In short, the book is well written, offers a strong glimpse into the lives and personalities of the characters, and resolves itself well enough that one can feel as though they are satisfied when the story draws to a close. (It’s almost entirely Roland’s story, though, which is, I think, a big part of why it works so well; once we get to the later books, where we know the characters and have to deal with the things that happen to them, the books get a little harder to work with.)

If I could offer any criticisms of this book at all, I would have to say that we are never really given an exact look into why Roland feels the way he does… hints are dropped here and there, but beyond that, only the idea of being a paladin on a quest to save the world gives us any indication of why he is so single-mindedly devoted to his quest.

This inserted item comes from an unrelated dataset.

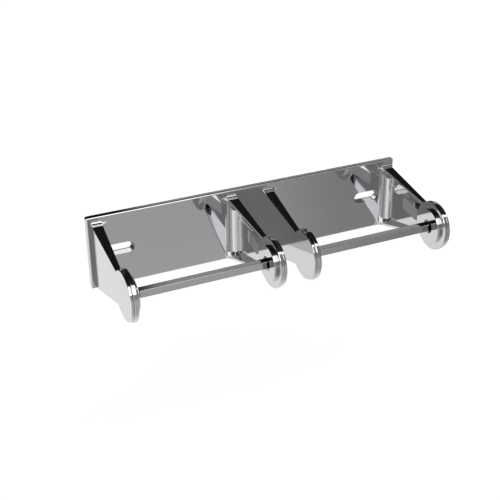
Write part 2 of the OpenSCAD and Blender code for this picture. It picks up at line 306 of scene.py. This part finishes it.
def finish_metal(nodes, colours, tone, worn, roughness, wear, normal):
    """The shader of a metal, whose colour drifts between two tones and its roughness with wear."""
    shader = nodes.add("BsdfPrincipled")
    shader.inputs["Metallic"].default_value = 1.0
    colour = nodes.tones(nodes.ramp(tone, *TONE_SPAN), colours["dark"], colours["light"])
    nodes.put(shader.inputs["Base Color"], colour)
    nodes.put(shader.inputs["Roughness"], nodes.ramp(worn, *WEAR_SPAN, roughness, roughness + wear))
    nodes.put(shader.inputs["Normal"], normal)
    nodes.surface(shader)


def metal(name, colours, roughness, wear, marks, mark_height, wave, wave_height):
    """A plated or bare metal, with long tool marks over a slow waviness. Marks and waves are
    counted to a metre, and their heights are in metres."""
    material, nodes = new_material(name)
    cloud = nodes.noise(CLOUD_SCALE, detail=4.0)
    grain = nodes.noise(1.0, vector=nodes.stretched(marks))
    smudge = nodes.noise(SMUDGE_SCALE, detail=5.0, roughness=0.65)
    tone = nodes.mix(GRAIN_IN_TONE, cloud, grain)
    worn = nodes.mix(0.5, smudge, grain)
    slow = nodes.bump(nodes.noise(wave, detail=2.0), wave_height)
    finish_metal(nodes, colours, tone, worn, roughness, wear, nodes.bump(grain, mark_height, slow))
    return material


def turned(name, colours, roughness, wear, rings, ring_height):
    """A turned and plated disc: fine rings round the axis of the bars, under a light polish."""
    material, nodes = new_material(name)
    low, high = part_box("hub_1")
    middle = (low + high) / 2
    from_axis = nodes.add("VectorMath", operation="SUBTRACT")
    nodes.put(from_axis.inputs[0], nodes.place())
    from_axis.inputs[1].default_value = (0.0, middle.y, middle.z)
    x, y, z = nodes.split(from_axis.outputs[0])
    squares = nodes.math("ADD", nodes.math("POWER", y, 2.0), nodes.math("POWER", z, 2.0))
    line = nodes.add("CombineXYZ")
    nodes.put(line.inputs[0], nodes.math("SQRT", squares))
    nodes.put(line.inputs[1], x)
    ring = nodes.noise(rings, vector=line.outputs[0])
    smudge = nodes.noise(DISC_SMUDGE_SCALE, detail=4.0)
    worn = nodes.mix(0.5, ring, smudge)
    finish_metal(nodes, colours, smudge, worn, roughness, wear, nodes.bump(ring, ring_height))
    return material


def dress(material, *names):
    for name in names:
        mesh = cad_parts[name].data
        mesh.materials.clear()
        mesh.materials.append(material)


def lay_floor():
    """A pale floor well below the holder, which hangs on a wall."""
    half = FLOOR_SIZE / 2
    corners = [(x, y, FLOOR_Z) for x, y in ((-half, -half), (half, -half), (half, half), (-half, half))]
    mesh = bpy.data.meshes.new("floor")
    mesh.from_pydata(corners, [], [(0, 1, 2, 3)])
    floor = bpy.data.objects.new("floor", mesh)
    scene.collection.objects.link(floor)
    material, nodes = new_material("pale_floor")
    camera, mirrored = nodes.rays()
    # To a mirror ray the floor is as bright as the studio is there, and white behind the holder
    toward = nodes.add("VectorMath", operation="NORMALIZE")
    nodes.put(toward.inputs[0], nodes.place())
    glow = nodes.add("Emission")
    nodes.put(glow.inputs["Strength"], background_strength(nodes, toward.outputs[0]))
    # To all other rays it is lit, and keeps the holder's shadow
    lit = nodes.add("BsdfPrincipled")
    speck = nodes.ramp(nodes.noise(SPECK_SCALE, detail=4.0), *TONE_SPAN)
    nodes.put(lit.inputs["Base Color"], nodes.tones(speck, FLOOR_DARK, FLOOR_LIGHT))
    lit.inputs["Roughness"].default_value = FLOOR_ROUGHNESS
    lit.inputs["Specular IOR Level"].default_value = 0.0
    lit.inputs["Emission Color"].default_value = WHITE
    nodes.put(lit.inputs["Emission Strength"], nodes.product(camera, FLOOR_GLOW))
    choose = nodes.add("MixShader")
    nodes.put(choose.inputs[0], mirrored)
    nodes.put(choose.inputs[1], lit.outputs[0])
    nodes.put(choose.inputs[2], glow.outputs[0])
    nodes.surface(choose)
    mesh.materials.append(material)


def wind_spring(side, material):
    """The coil inside a bar, with its end turns closed up."""
    low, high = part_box(f"{side}_spring")
    middle, reach = (low + high) / 2, (high.y - low.y) / 2 - WIRE_R
    start, length = low.x + WIRE_R, high.x - low.x - 2 * WIRE_R
    axis = Vector((1.0, 0.0, 0.0))
    mesh = bpy.data.meshes.new(f"{side}_coil")
    build = bmesh.new()
    rings = []
    for k in range(COIL_TURNS * COIL_STEPS + 1):
        share = k / (COIL_TURNS * COIL_STEPS)
        # The pitch falls off at both ends, where the turns lie close together
        along = share - COIL_CLOSING * math.sin(2 * math.pi * share) / (2 * math.pi)
        turn = 2 * math.pi * k / COIL_STEPS
        out = Vector((0.0, math.cos(turn), math.sin(turn)))
        spot = Vector((start + length * along, middle.y, middle.z)) + reach * out
        ring = []
        for j in range(WIRE_SIDES):
            around = 2 * math.pi * j / WIRE_SIDES
            ring.append(build.verts.new(spot + WIRE_R * (math.cos(around) * out + math.sin(around) * axis)))
        rings.append(ring)
    for near, far in zip(rings, rings[1:]):
        for j in range(WIRE_SIDES):
            after = (j + 1) % WIRE_SIDES
            build.faces.new((near[j], near[after], far[after], far[j]))
    build.faces.new(list(reversed(rings[0])))
    build.faces.new(rings[-1])
    bmesh.ops.recalc_face_normals(build, faces=build.faces)
    for face in build.faces:
        face.smooth = len(face.verts) == 4
    build.to_mesh(mesh)
    build.free()
    mesh.materials.append(material)
    coil = bpy.data.objects.new(f"{side}_coil", mesh)
    scene.collection.objects.link(coil)
    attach(coil, f"{side}_bar")
    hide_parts(f"{side}_spring")
    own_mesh(coil)


aim_camera()
light_world()
lay_floor()
scene.view_settings.view_transform = "Standard"

SIDES = ("left", "right")
dress(metal("plate_chrome_polish", CHROME, roughness=0.03, wear=0.05,
            marks=(40, 600, 1800), mark_height=2e-7, wave=28.0, wave_height=6e-6),
      "back_plate")
dress(metal("cast_chrome_polish", CHROME, roughness=0.04, wear=0.07,
            marks=(500, 60, 500), mark_height=4e-7, wave=55.0, wave_height=1.2e-5),
      *[f"arm_{i}" for i in range(1, 5)])
dress(turned("hub_chrome_turned", CHROME, roughness=0.035, wear=0.05, rings=2600.0, ring_height=5e-7),
      *[f"hub_{i}" for i in range(1, 5)])
dress(metal("bar_chrome_drawn", CHROME, roughness=0.03, wear=0.06,
            marks=(25, 2500, 2500), mark_height=3e-7, wave=40.0, wave_height=4e-6),
      *[f"{side}_sleeve" for side in SIDES])
dress(metal("zinc_steel_satin", ZINC, roughness=0.26, wear=0.16,
            marks=(900, 900, 900), mark_height=3e-6, wave=120.0, wave_height=1e-5),
      "arm_screws", "arm_washers")
dress(metal("pin_steel_ground", PIN_STEEL, roughness=0.18, wear=0.14,
            marks=(40, 3200, 3200), mark_height=1.5e-6, wave=90.0, wave_height=6e-6),
      *[f"{side}_{piece}" for side in SIDES for piece in ("fixed_end", "sprung_end", "stop_pin")])
spring_wire = metal("spring_steel_wire", SPRING_STEEL, roughness=0.30, wear=0.15,
                    marks=(1500, 1500, 1500), mark_height=2e-6, wave=200.0, wave_height=5e-6)
for side in SIDES:
    dress(spring_wire, f"{side}_spring")
    wind_spring(side, spring_wire)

King fixes this in later books, but it’s still confusing during this book, to be fair. (Well, that’s not really needed per say; the point is to give us questions that need to be answered in later books, though yeah, I can kind of see wanting a bit more of a clue in retrospect as to why he does what he does since we have to follow this dude for six more books.)

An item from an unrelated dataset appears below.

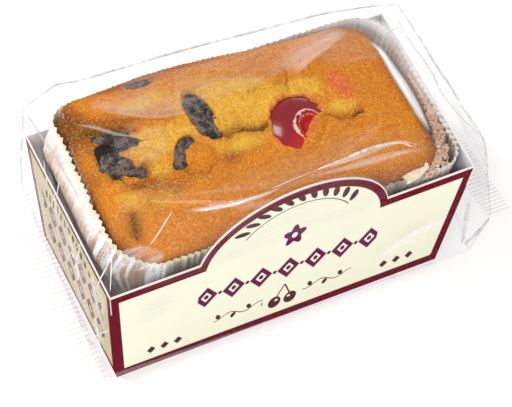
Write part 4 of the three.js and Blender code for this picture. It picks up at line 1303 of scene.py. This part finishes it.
def buildFilm():
    hulls, heart, reach = filmHulls(), Vector(film["heart"]), film["reach"]
    edit = bmesh.new()
    bmesh.ops.create_cube(edit, size=2)
    bmesh.ops.subdivide_edges(edit, edges=edit.edges[:], cuts=film["cuts"], use_grid_fill=True)
    for vertex in edit.verts:
        toward = Vector(vertex.co[k] * reach[k] for k in range(3)).normalized()
        hits = [tree.ray_cast(heart + toward * 400, -toward)[0] for tree in hulls]
        vertex.co = heart + toward * max((hit - heart).length for hit in hits if hit)

    def soften(verts, times):
        for _ in range(times):
            bmesh.ops.smooth_vert(edit, verts=verts, factor=0.5, use_axis_x=True, use_axis_y=True, use_axis_z=True)

    soften(edit.verts, 1)
    # the broad facets over the crust are drawn into one soft sheet
    soften([v for v in edit.verts if v.co.z > 66 and abs(v.co.x) < 66 and abs(v.co.y) < 36], film["softening"])
    # the film under the tray isn't made
    low = [f for f in edit.faces if f.calc_center_median().z < film["slack"] + 0.4 and abs(f.normal.z) > 0.5]
    bmesh.ops.delete(edit, geom=low, context="FACES")
    edit.normal_update()
    edit.verts.index_update()
    places = np.array([v.co[:] for v in edit.verts])
    normals = np.array([v.normal[:] for v in edit.verts])
    bends = np.zeros(len(places))
    for edge in edit.edges:
        if len(edge.link_faces) == 2:
            turn = abs(edge.calc_face_angle_signed(0.0))
            for v in edge.verts:
                bends[v.index] = max(bends[v.index], turn)
    # tension wrinkles, strongest towards the ends and none where the film lies on the front
    tight, cloudy, pouch = filmMasks(places)
    toEnd = np.clip((np.abs(places[:, 0]) - 30) / 40, 0, 1)
    ripple = sum(height * (softNoise(places * np.array(squeeze), size, shift) - 0.5)
                 for height, squeeze, size, shift in film["wrinkles"])
    places = places + normals * (ripple * (0.3 + 0.7 * toEnd) * (1 - tight))[:, None]
    x, y, z = places.T
    over = (np.abs(x) < 58) & (np.abs(y) < 32) & (z > 64)
    places[over, 2] = np.maximum(z[over], crustHeight(x[over], y[over]) + film["overCrust"])
    for vertex, place in zip(edit.verts, places):
        vertex.co = place * mm
    mesh = bpy.data.meshes.new("filmBag")
    edit.to_mesh(mesh)
    edit.free()
    setSmooth(mesh)
    made = addObject("filmBag", mesh)
    # a painted white glint along each bend of the film
    crease = np.clip(bends / 0.5 - 0.2, 0, 1)
    keepValues(made, crease=crease, rib=np.zeros(len(bends)), tight=tight, cloudy=cloudy, pouch=pouch)
    return made


# A flat fin, ribbed across, that lies along X from its middle.
def crimpedFin():
    start, given = newGroup("crimpedFin", {"Length": 75.0, "Width": 8.4, "Rib pitch": 1.8, "Rib height": 0.3,
                                           "Wave": 0.8, "Seed": 4})
    sheet = start.node("GeometryNodeMeshGrid", {}, {
        "Size X": given["Length"], "Size Y": given["Width"], "Vertices X": 420, "Vertices Y": 9})
    place = start.node("GeometryNodeInputPosition")
    rib = start.maths("SINE", place.parts()[0] / given["Rib pitch"] * (2 * math.pi))
    slow = start.seededNoise(place, given["Seed"], 0.06)
    rise = rib * given["Rib height"] * 0.5 + (slow - 0.5) * given["Wave"] * 2
    moved = sheet.moved(start.node("ShaderNodeCombineXYZ", {}, {"Z": rise}))
    return endGroup(given, start.node(
        "GeometryNodeStoreNamedAttribute", {"data_type": "FLOAT", "domain": "POINT"}, {
            "Geometry": moved, "Name": "rib", "Value": rib * 0.5 + 0.5}))


def layFin(name, tree, seam, side, finish):
    back, front = (Vector(p) for p in seam)
    length, tuck = (front - back).length, film["finTuck"]
    made = addMesh(name, [(0, 0, 0)], [])
    runGroup(made, tree, {"Length": length, "Width": film["finWidth"] + tuck, "Rib pitch": film["ribPitch"],
                          "Rib height": film["ribHeight"], "Seed": 4 + side, "Finish": finish})
    along, outward = (front - back) / length, Vector((side, 0, 0))
    middle = (back + front) / 2 + outward * (film["finWidth"] - tuck) / 2
    for vertex in made.data.vertices:
        x, y, z = vertex.co
        vertex.co = (middle + along * x + outward * y + Vector((0, 0, z))) * mm
    keepValues(made, **{name: np.zeros(len(made.data.vertices)) for name in filmValues if name != "rib"})
    if along.cross(outward).z < 0:
        made.data.flip_normals()
    setSmooth(made.data)
    return made


def clearShader(start, colour=(1, 1, 1)):
    return start.node("ShaderNodeBsdfTransparent", {}, {"Color": (*colour, 1)})


def facingAway(start):
    return start.node("ShaderNodeLayerWeight", {}, {"Blend": 0.5}, "Facing")


def filmFinish():
    material, start, place = newFinish("clearFilm")
    crease, rib, tight, cloudy, pouch = readValues(start, *filmValues)
    edgeOn, fine = facingAway(start), start.noise(place, 1.4, 3)
    stretched = start.node("ShaderNodeVectorMath", {"operation": "MULTIPLY"}, {0: place, 1: (0.12, 1.0, 0.6)})
    streak = start.noise(stretched, 1.6, 4, 0.65)
    mirror = start.node("ShaderNodeBsdfGlossy", {}, {"Color": (1, 1, 1, 1), "Roughness": 0.06 + fine * 0.05})
    clear = clearShader(start, film["tint"])
    # white of the painted veils, and of the film where it bellies out
    white = (cloudy * 4 + pouch).least(1.0).colours(*film["haze"])
    milky = start.principled(white, 0.3 + fine * 0.1)
    gloss = (0.010 + (edgeOn ** 5) * 0.4) * (1 - tight * 0.85)
    # painted glints on the bends and painted veils, with the milkiness of the pouch and the ribs
    haze = 0.002 + crease * 0.16 + pouch * 0.07 + cloudy * (0.25 + streak.past(0.52, 0.2) * 1.1)
    haze = haze + rib * rib * 0.32 + (edgeOn ** 7) * 0.6
    return useShader(material, haze.cover(gloss.cover(clear, mirror), milky))


# Thin ridges where the film is folded or drawn tight, each along its own course.
def ridgeAlong():
    start, given = newGroup("ridgeAlong", {"Spacing": 0.0007})
    curve = start.node("GeometryNodeMeshToCurve", {}, {"Mesh": given["Geometry"]})
    even = start.node("GeometryNodeResampleCurve", {"mode": "LENGTH"}, {"Curve": curve, "Length": given["Spacing"]})
    share = start.node("GeometryNodeSplineParameter", out="Factor")
    ends = start.maths("SINE", share * math.pi).most(0.0) ** 0.5
    profile = start.node("GeometryNodeCurvePrimitiveCircle", {"mode": "RADIUS"}, {"Resolution": 6, "Radius": 1.0})
    return endGroup(given, start.node("GeometryNodeCurveToMesh", {}, {
        "Curve": even, "Profile Curve": profile, "Scale": start.named("wide") * (ends * 0.9 + 0.1),
        "Fill Caps": True}))


# Points 1 mm apart on a smooth line through the given ones.
def smoothCourse(points):
    points = [Vector(p) for p in points]
    padded = [points[0] * 2 - points[1]] + points + [points[-1] * 2 - points[-2]]
    out = []
    for a, b, c, d in zip(padded, padded[1:], padded[2:], padded[3:]):
        steps = max(1, round((c - b).length))
        for i in range(steps):
            t = i / steps
            out.append(0.5 * (2 * b + (c - a) * t + (2 * a - 5 * b + 4 * c - d) * t * t
                              + (3 * b - a - 3 * c + d) * t ** 3))
    return out + [points[-1]]


# A course laid on the film's surface, `lift` above it, and drawn straight by the film's pull.
def onFilm(surface, course, lift):
    line = []
    for point in smoothCourse(course):
        near, normal, _, far = surface.find_nearest(point)
        line.append(near + normal * lift if far < 5 else point)
    for _ in range(12):
        line = [line[0]] + [(a + b * 2 + c) / 4 for a, b, c in zip(line, line[1:], line[2:])] + [line[-1]]
    return line


def drawFolds(surface, finish):
    places, edges, wides, whites = [], [], [], []
    for wide, white, course in film["folds"]:
        line = onFilm(surface, course, film["foldLift"])
        edges += [(i, i + 1) for i in range(len(places), len(places) + len(line) - 1)]
        places += line
        wides += [wide * mm] * len(line)
        whites += [white] * len(line)
    made = addMesh("filmFolds", places, [], edges=edges)
    keepValues(made, wide=wides, white=whites)
    runGroup(made, ridgeAlong(), {"Finish": finish})
    return made


# Sheens as thin strips just over the film, whitest along their course.
def drawSheens(surface, finish):
    columns, places, faces, whites, runs, sides = 13, [], [], [], [], []
    for wide, white, leftOnly, course in film["sheens"]:
        line = onFilm(surface, course, 0.0)
        for i, point in enumerate(line):
            ahead = line[min(i + 1, len(line) - 1)] - line[max(i - 1, 0)]
            left = Vector(surface.find_nearest(point)[1]).cross(ahead).normalized()
            share = math.sin(math.pi * i / (len(line) - 1))
            for k in range(columns):
                t = k / (columns - 1)
                t = t if leftOnly else t * 2 - 1
                side = point + left * (wide * t * (1 if leftOnly else 0.35 + 0.65 * share))
                near, normal, _, _ = surface.find_nearest(side)
                places.append(near + normal * film["sheenLift"])
                fade = min(1, t * 9) * (1 - t) ** 1.3 if leftOnly else (1 - t * t) ** 1.5
                whites.append(white * fade * min(1, share * 1.8))
                runs.append(i + 40 * wide)
                sides.append(wide * t)
                if i and k:
                    n = len(places) - 1
                    faces.append((n - columns - 1, n - columns, n, n - 1))
    made = addMesh("filmSheens", places, faces)
    keepValues(made, white=whites, run=runs, side=sides)
    made.data.materials.append(finish)
    return made


def sheenFinish():
    material, start, _ = newFinish("filmSheen")
    white, run, side = readValues(start, "white", "run", "side")
    # streaks along the course, about 30 mm long and 2 mm wide
    streaks = start.node("ShaderNodeCombineXYZ", {}, {"X": run * 0.033, "Y": side * 0.5})
    patch = start.noise(streaks, 1000, 3, 0.5)
    shade = patch.colours(*film["sheenWhites"])
    milky = start.principled(shade, 0.4 + patch * 0.1, {"Emission Color": shade, "Emission Strength": 0.15})
    return useShader(material, (white * (0.45 + patch.past(0.45, 0.25) * 0.75)).cover(clearShader(start), milky))


# Lines painted on the fold ridges: white ones as glints, grey ones as the film's edges.
def foldFinish():
    material, start, place = newFinish("foldedFilm")
    white, = readValues(start, "white")
    broken = start.noise(place, 4, 3, 0.6)
    solid = start.principled(white.colours(*film["paintedFoldLines"]), 0.25 + broken * 0.1)
    amount = (broken.past(0.47, 0.2) * (0.35 + white * 0.5) + 0.06) * (1 - facingAway(start) ** 2)
    return useShader(material, amount.cover(clearShader(start), solid))


clearFinish = filmFinish()
bag = buildFilm()
bag.data.materials.append(clearFinish)
finishPiece(bag, "film_wrap", "film_wrap")
surface = BVHTree.FromPolygons([v.co / mm for v in bag.data.vertices], [p.vertices[:] for p in bag.data.polygons])
finishPiece(drawFolds(surface, foldFinish()), "film_wrap")
finishPiece(drawSheens(surface, sheenFinish()), "film_wrap")
finTree = crimpedFin()
for name, seam, side in (("leftFin", film["leftSeam"], -1), ("rightFin", film["rightSeam"], 1)):
    finishPiece(layFin(name, finTree, seam, side, clearFinish), "film_wrap")
print("film wrapped")

bpy.context.view_layer.update()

Otherwise, King has crafted an excellent piece, one I can readily recommend to anyone as a good read. It is well written, well developed, and easily one of the most solid books I’ve read in a good, long time. Though only time will tell if the remainder of the story will compare to this first act, it is indeed an excellent starting point, and I can promise that if you do choose to read this, you won’t be disappointed. (I stopped reviewing these after the fourth book, but speaking from long-term experience after the fact, not so much.)